* [GOAL OF THE EXERCISE] From the line with "make_side_frames(drills)" to the line with "zip(*points))), Vector(map(max, zip(*points)))", both lines included, set down exactly those lines, please, and no others.
>> BEGIN PROVIDED DATA
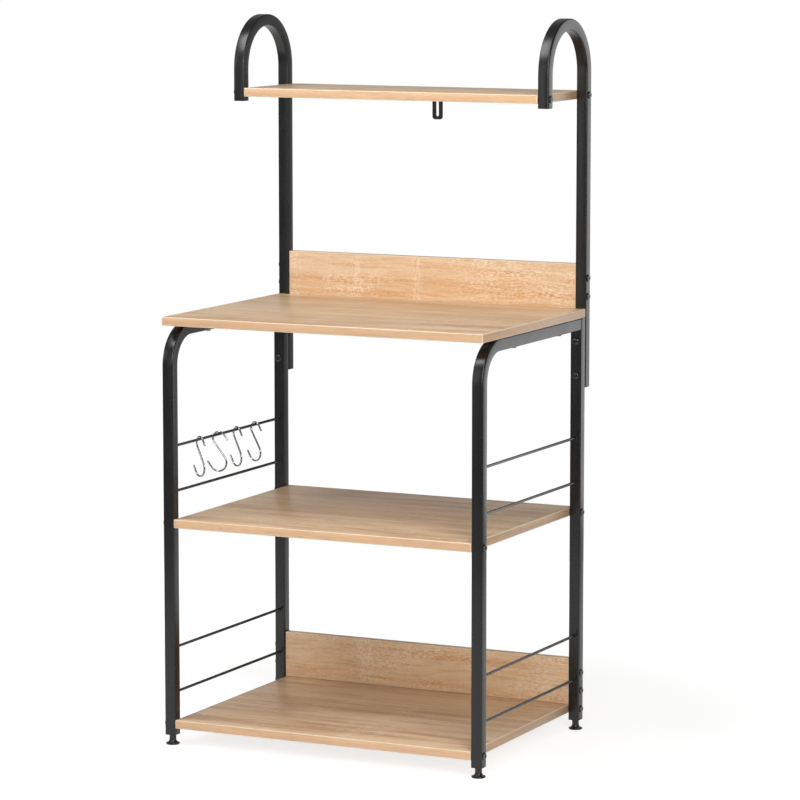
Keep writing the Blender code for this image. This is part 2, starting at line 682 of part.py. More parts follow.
def make_bracket():
    under = TOP_SHELF_HEIGHT - BOARD_THICKNESS
    origin = Vector((BRACKET_OFFSET, POST_Y + TUBE_SIDE / 2, under - SEAT_GAP))
    bracket = place("tip_bracket", bracket_blank(), POWDER_COAT, origin)
    join_or_cut(bracket, bracket_holes(origin), "DIFFERENCE")
    shank = SCREW_DIAMETER / 2
    head = SCREW_HEAD_DIAMETER / 2
    seat = -2 * SEAT_GAP - BRACKET_THICKNESS
    profile = [
        (0, SCREW_BITE),
        (shank, SCREW_BITE),
        (shank, seat),
        (head, seat),
        (head, seat - SCREW_HEAD_HEIGHT / 3),
        (head / 2, seat - SCREW_HEAD_HEIGHT),
        (0, seat - SCREW_HEAD_HEIGHT),
    ]
    screw = turned_mesh("bracket_screw", profile, BOLT_SIDES)
    place("bracket_screw", screw, BLACK_BOLT, bracket_screw_place())


clear_scene()
POWDER_COAT = finish("black_powder_coat", (0.025, 0.025, 0.026), 0.45, 0)
OAK_BOARD = finish("oak_look_board", (0.62, 0.42, 0.27), 0.55, 0)
CHROME = finish("chromed_wire", (0.75, 0.76, 0.78), 0.12, 1)
BLACK_PLASTIC = finish("black_nylon", (0.015, 0.015, 0.016), 0.3, 0)
BLACK_BOLT = finish("black_oxide_steel", (0.03, 0.03, 0.031), 0.35, 1)


def main():
    unit = bpy.data.objects.new("shelving_unit", None)
    bpy.context.scene.collection.objects.link(unit)
    drills = bolt_drills()
    screws = screw_drills()
    make_side_frames(drills)
    make_hoops(drills)
    make_rods()
    make_boards(drills, screws)
    make_bolts()
    make_hooks()
    make_feet()
    make_hoop_caps()
    make_bracket()


main()
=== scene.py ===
import math

import bmesh
import bpy
from bpy.props import FloatProperty, FloatVectorProperty, IntProperty, PointerProperty
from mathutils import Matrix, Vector


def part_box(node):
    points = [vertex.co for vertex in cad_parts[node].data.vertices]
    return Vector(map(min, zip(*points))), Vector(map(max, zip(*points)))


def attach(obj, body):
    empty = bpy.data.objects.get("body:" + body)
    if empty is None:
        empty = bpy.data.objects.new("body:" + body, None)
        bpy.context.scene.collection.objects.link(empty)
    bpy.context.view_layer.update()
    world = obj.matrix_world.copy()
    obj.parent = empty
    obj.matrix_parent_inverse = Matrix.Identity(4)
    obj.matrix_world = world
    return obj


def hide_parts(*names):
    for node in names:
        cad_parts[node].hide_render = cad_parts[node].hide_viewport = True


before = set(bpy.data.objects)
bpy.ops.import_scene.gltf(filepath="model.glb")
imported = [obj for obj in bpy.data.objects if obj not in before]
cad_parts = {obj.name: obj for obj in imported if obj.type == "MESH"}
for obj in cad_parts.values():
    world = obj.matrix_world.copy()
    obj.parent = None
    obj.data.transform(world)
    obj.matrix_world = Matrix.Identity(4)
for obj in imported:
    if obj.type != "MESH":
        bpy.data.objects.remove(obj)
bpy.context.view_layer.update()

bl_info = {
    "name": "Kitchen shelving unit",
    "version": (1, 0, 0),
    "blender": (4, 5, 0),
    "location": "View3D > Sidebar > Rack",
    "description": "Models and finishes the visible pieces of a kitchen shelving unit round its CAD frame",
    "category": "Object",
}

# A millimetre, in metres
MM = 0.001
SIDES = ("left", "right")
QUARTER = math.pi / 2
X, Y, Z = range(3)
# Points nearer than this are merged
TOUCHING = 0.01 * MM
# The most that a piece may stand outside the node that it replaces
FIT = 1.5 * MM
# How high a plug's lip is, and the line left open between it and a hoop's end
PLUG_LIP = 1.5 * MM
PLUG_LINE = 0.3 * MM


def linear(hex_colour):
    """The linear colour of an sRGB hex value."""
    parts = [int(hex_colour[i : i + 2], 16) / 255 for i in (1, 3, 5)]
    return (*[p / 12.92 if p <= 0.04045 else ((p + 0.055) / 1.055) ** 2.4 for p in parts], 1.0)


def shaded(colour, share):
    """A linear colour made lighter or darker by a share."""
    return (*[share * part for part in colour[:3]], 1.0)


def size_of(node):
    """The node's width, depth and height."""
    low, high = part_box(node)
    return high - low


def centre_of(node):
    """The middle of the node's box."""
    low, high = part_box(node)
    return (low + high) / 2


# What a user would change


class RackSizes(bpy.types.PropertyGroup):
    tube_corner: FloatProperty(
        name="Tube corner", description="Outside radius of the square tube's corners",
        default=2.5 * MM, min=0.5 * MM, max=5 * MM, unit="LENGTH",
    )
    tube_wall: FloatProperty(
        name="Tube wall", description="Wall thickness of the square tube",
        default=1.2 * MM, min=0.6 * MM, max=2 * MM, unit="LENGTH",
    )
    bend_radius: FloatProperty(
        name="Bend radius", description="Middle-line radius of the front tubes' quarter bend",
        default=60 * MM, min=30 * MM, max=120 * MM, unit="LENGTH",
    )
    bend_steps: IntProperty(
        name="Bend steps", description="Steps that each quarter turn of a bend is made in",
        default=24, min=6, max=48,
    )
    rod_thickness: FloatProperty(
        name="Rod thickness", description="Diameter of the side rods",
        default=4.9 * MM, min=3 * MM, max=5 * MM, unit="LENGTH",
    )
    weld_reach: FloatProperty(
        name="Weld reach", description="How far the weld at a rod's end spreads round the rod",
        default=1.0 * MM, min=0.2 * MM, max=3 * MM, unit="LENGTH",
    )
    board_edge: FloatProperty(
        name="Board edge", description="Radius of the boards' eased edges",
        default=1.2 * MM, min=0.2 * MM, max=3 * MM, unit="LENGTH",
    )
    bolt_head: FloatProperty(
        name="Bolt head", description="Height of the socket bolts' heads",
        default=2.2 * MM, min=1.5 * MM, max=3.2 * MM, unit="LENGTH",
    )
    hook_wire: FloatProperty(
        name="Hook wire", description="Diameter of the hooks' wire",
        default=3.3 * MM, min=2 * MM, max=4 * MM, unit="LENGTH",
    )
    floor_reach: FloatProperty(
        name="Floor reach", description="How far the studio floor runs each way from the unit",
        default=1.8, min=1.5, max=30, unit="LENGTH",
    )


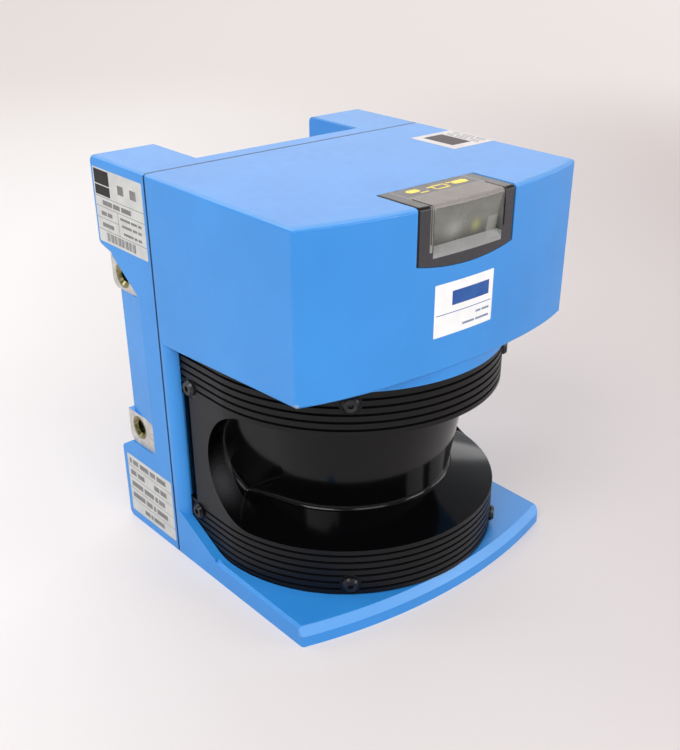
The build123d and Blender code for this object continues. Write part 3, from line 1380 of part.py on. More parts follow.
# Boards with their soldered chips
with BuildPart() as processor_board:
    middle_y = sum(PROCESSOR_Y) / 2
    with BuildSketch(Plane.XY.offset(PROCESSOR_Z)):
        with Locations((0, middle_y)):
            Rectangle(PROCESSOR_X, PROCESSOR_Y[1] - PROCESSOR_Y[0])
        with Locations(*PROCESSOR_POSTS):
            Circle((M3_D + 2 * SCREW_FIT) / 2, mode=Mode.SUBTRACT)
    extrude(amount=BOARD_T)
    with BuildSketch(Plane.XY.offset(PROCESSOR_Z)):
        with Locations((-18, middle_y), (18, middle_y)):
            Rectangle(CHIP, CHIP)
    extrude(amount=-CHIP_T)
processor_board.part.label = "processor_board"
export_step(processor_board.part, "parts/processor_board.step")

with BuildPart() as power_board:
    with BuildSketch(Plane.XZ.offset(-POWER_Y)):
        with Locations((0, sum(POWER_Z) / 2)):
            Rectangle(POWER_X, POWER_Z[1] - POWER_Z[0])
        with Locations(*POWER_POSTS):
            Circle((M3_D + 2 * SCREW_FIT) / 2, mode=Mode.SUBTRACT)
    extrude(amount=-BOARD_T)
    with BuildSketch(Plane.XZ.offset(-POWER_Y)):
        with Locations((-20, sum(POWER_Z) / 2), (20, sum(POWER_Z) / 2)):
            Rectangle(CHIP, CHIP)
    extrude(amount=CHIP / 2)
power_board.part.label = "power_board"
export_step(power_board.part, "parts/power_board.step")

with BuildPart() as indicator_board:
    with BuildSketch(Plane.XZ.offset(-LAMP_BOARD_Y)):
        with Locations((0, (LAMP_BOARD_LOW_Z + LAMP_BOARD_TOP_Z) / 2)):
            Rectangle(LAMP_BOARD_X, LAMP_BOARD_H)
        with Locations(*LAMP_POSTS):
            Circle((M3_D + 2 * SCREW_FIT) / 2, mode=Mode.SUBTRACT)
    extrude(amount=-BOARD_T)
indicator_board.part.label = "indicator_board"
export_step(indicator_board.part, "parts/indicator_board.step")

for name, step in (("lamp_red", -1), ("lamp_yellow", 0), ("lamp_green", 1)):
    with BuildPart() as lamp:
        with BuildSketch(Plane.XZ.offset(-LAMP_BOARD_Y)):
            with Locations((step * LAMP_PITCH, LAMP_Z)):
                Circle(LAMP_BASE_D / 2)
        extrude(amount=1)
        with BuildSketch(Plane.XZ.offset(-LAMP_BOARD_Y)):
            with Locations((step * LAMP_PITCH, LAMP_Z)):
                Circle(LAMP_D / 2)
        extrude(amount=LAMP_L)
        fillet(lamp.faces().sort_by(Axis.Y)[0].edges(), LAMP_D / 2 - 0.3)
    lamp.part.label = name
    export_step(lamp.part, f"parts/{name}.step")

# Small screws of the motor, the boards and the lens tube
SMALL_SCREWS = (
    (Plane.XY.offset(CUP_LOW), 1, FLANGE_T, MOTOR_SCREWS),
    (Plane.XY.offset(MOTOR_BOARD_Z + BOARD_T), 1, BOARD_T, MOTOR_POSTS),
    (Plane.XY.offset(TUBE_TOP + CONE_WALL), 1, FLANGE_T + CONE_WALL, TUBE_SCREWS),
    (Plane.XY.offset(PROCESSOR_Z), -1, BOARD_T, PROCESSOR_POSTS),
    (Plane.XZ.offset(-LAMP_BOARD_Y - BOARD_T), -1, BOARD_T, LAMP_POSTS),
    (Plane.XZ.offset(-POWER_Y), 1, BOARD_T, POWER_POSTS),
)
with BuildPart() as small_screws:
    for plane, out, grip, places in SMALL_SCREWS:
        with BuildSketch(plane):
            with Locations(*places):
                Circle(M3_HEAD_D / 2)
        extrude(amount=out * M3_HEAD_H)
        with BuildSketch(plane):
            with Locations(*places):
                Circle(M3_D / 2)
        extrude(amount=-out * (grip + M3_L - 1))
small_screws.part.label = "small_screws"
export_step(small_screws.part, "parts/small_screws.step")

# Connector inlets in the rear recess
for name, (side, shell_w, plate_w, pitch, pins) in CONNECTORS.items():
    middle = (side * CONNECTOR_X, CONNECTOR_Z)
    with BuildPart() as connector:
        with BuildSketch(Plane.XZ.offset(-RECESS_FLOOR_Y)):
            with Locations(middle):
                RectangleRounded(plate_w, PLATE_H, 1)
            for end in (-1, 1):
                with Locations((middle[0] + end * pitch / 2, CONNECTOR_Z)):
                    Circle(JACK_HOLE_D / 2 + SCREW_FIT, mode=Mode.SUBTRACT)
        extrude(amount=-PLATE_T)
        with BuildSketch(Plane.XZ.offset(-CONNECTOR_BOARD_Y - BOARD_T)):
            with Locations(middle):
                Trapezoid(shell_w, SHELL_H, 80, 80, rotation=180)
            fillet(vertices(), 1.5)
        extrude(amount=-(RECESS_FLOOR_Y + SHELL_OUT - CONNECTOR_BOARD_Y - BOARD_T))
        with BuildSketch(Plane.XZ.offset(-RECESS_FLOOR_Y - PLATE_T)):
            with Locations(middle):
                Trapezoid(shell_w - 2 * SHELL_T, SHELL_H - 2 * SHELL_T, 80, 80, rotation=180)
            fillet(vertices(), 1)
        extrude(amount=-SHELL_OUT, mode=Mode.SUBTRACT)
        rows = ((pins, PIN_ROW / 2), (pins - 1, -PIN_ROW / 2))
        for count, rise in rows:
            with BuildSketch(Plane.XZ.offset(-RECESS_FLOOR_Y - PLATE_T)):
                with Locations((middle[0], CONNECTOR_Z + rise)):
                    with GridLocations(PIN_PITCH, 1, count, 1):
                        Circle(PIN_D / 2)
            extrude(amount=-(SHELL_OUT - 1.5))
    connector.part.label = f"{name}_connector"
    export_step(connector.part, f"parts/{name}_connector.step")

JACKS = [
    (side * CONNECTOR_X + end * pitch / 2, CONNECTOR_Z)
    for side, _, _, pitch, _ in CONNECTORS.values()
    for end in (-1, 1)
]
with BuildPart() as jack_screws:
    with BuildSketch(Plane.XZ.offset(-RECESS_FLOOR_Y - PLATE_T)):
        with Locations(*JACKS):
            RegularPolygon(JACK_D / 2, 6)
    extrude(amount=-SHELL_OUT + 1)
    with BuildSketch(Plane.XZ.offset(-RECESS_FLOOR_Y - PLATE_T)):
        with Locations(*JACKS):
            Circle(JACK_HOLE_D / 2)
    extrude(amount=PLATE_T + WALL)
    with BuildSketch(Plane.XZ.offset(-RECESS_FLOOR_Y - SHELL_OUT)):
        with Locations(*JACKS):
            Circle(JACK_HOLE_D / 2 - 0.2)
    extrude(amount=SHELL_OUT / 2, mode=Mode.SUBTRACT)
jack_screws.part.label = "jack_screws"
export_step(jack_screws.part, "parts/jack_screws.step")

with BuildPart() as connector_board:
    with BuildSketch(Plane.XZ.offset(-CONNECTOR_BOARD_Y)):
        with Locations((0, CONNECTOR_Z)):
            Rectangle(2 * EAR_IN, CONNECTOR_BOARD_H)
    extrude(amount=-BOARD_T)
connector_board.part.label = "connector_board"
export_step(connector_board.part, "parts/connector_board.step")
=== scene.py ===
"""Looks of the safety laser scanner: its paint, cover, labels, threads and a plain studio.

Sizes are in millimetres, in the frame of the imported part: +Z up, the front faces -Y.
"""

import logging
import math
from collections.abc import Sequence
from dataclasses import dataclass, field
from enum import Enum
from typing import Any, Union

import bmesh
import bpy
import numpy as np
from mathutils import Matrix, Vector

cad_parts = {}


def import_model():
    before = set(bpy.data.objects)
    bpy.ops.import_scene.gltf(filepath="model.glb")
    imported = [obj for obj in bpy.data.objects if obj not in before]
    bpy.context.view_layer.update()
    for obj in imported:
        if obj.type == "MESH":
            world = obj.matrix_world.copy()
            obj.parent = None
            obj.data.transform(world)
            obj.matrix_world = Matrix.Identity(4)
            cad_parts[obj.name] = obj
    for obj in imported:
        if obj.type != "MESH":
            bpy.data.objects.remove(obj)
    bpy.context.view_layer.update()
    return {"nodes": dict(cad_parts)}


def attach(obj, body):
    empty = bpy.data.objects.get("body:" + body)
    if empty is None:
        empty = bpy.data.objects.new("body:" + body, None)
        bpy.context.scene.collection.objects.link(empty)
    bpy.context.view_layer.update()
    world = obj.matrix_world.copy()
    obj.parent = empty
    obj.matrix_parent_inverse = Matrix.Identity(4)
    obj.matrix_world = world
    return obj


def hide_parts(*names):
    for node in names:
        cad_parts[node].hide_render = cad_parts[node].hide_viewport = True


LOG = logging.getLogger("scanner")

MM = 0.001
HALF = 77.5  # half the housing's width
HEIGHT = 185.0
FRONT_Y = -78.0
FRONT_R = 248.3  # the front bows with this radius
BEVEL_IN = 2.4  # bevel along the front edge of the base
BASE_EDGE_Z = (5.4, 9.69)  # heights of that bevel
AXIS_Y = -4.0  # axis of the half-round cover
COVER_R = 72.5
POLISHED_Z = (33.0, 90.35)  # between the cover's ribbed rings
SCOOP = (66.0, 6.0, 48.0)  # middle of the painted highlight in the recess's end
SCOOP_REACH = 9.0
SCOOP_FROM = 59.0
SEAM_Y = 32.0  # joint of the two castings
PAD_X = 76.3
PAD_FRONT_Y = 45.9
PAD_Z = ((47.1, 64.15), (126.85, 143.3))  # heights of the machined pads
CHIP = (-HALF, -65.6, 115.2)  # chipped corner of the hood
LENS_HALF = 19.05  # half the tilted face of the indicator window
INSERT_Y = 60.8
INSERT_Z = (134.1, 56.7)
CONNECTOR_Z = 150.0
CONNECTOR_FACE_Y = 42.0

Colour = tuple[float, float, float, float]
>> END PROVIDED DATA
* [COMPLETED TASK]
    make_side_frames(drills)
    make_hoops(drills)
    make_rods()
    make_boards(drills, screws)
    make_bolts()
    make_hooks()
    make_feet()
    make_hoop_caps()
    make_bracket()


main()
=== scene.py ===
import math

import bmesh
import bpy
from bpy.props import FloatProperty, FloatVectorProperty, IntProperty, PointerProperty
from mathutils import Matrix, Vector


def part_box(node):
    points = [vertex.co for vertex in cad_parts[node].data.vertices]
    return Vector(map(min, zip(*points))), Vector(map(max, zip(*points)))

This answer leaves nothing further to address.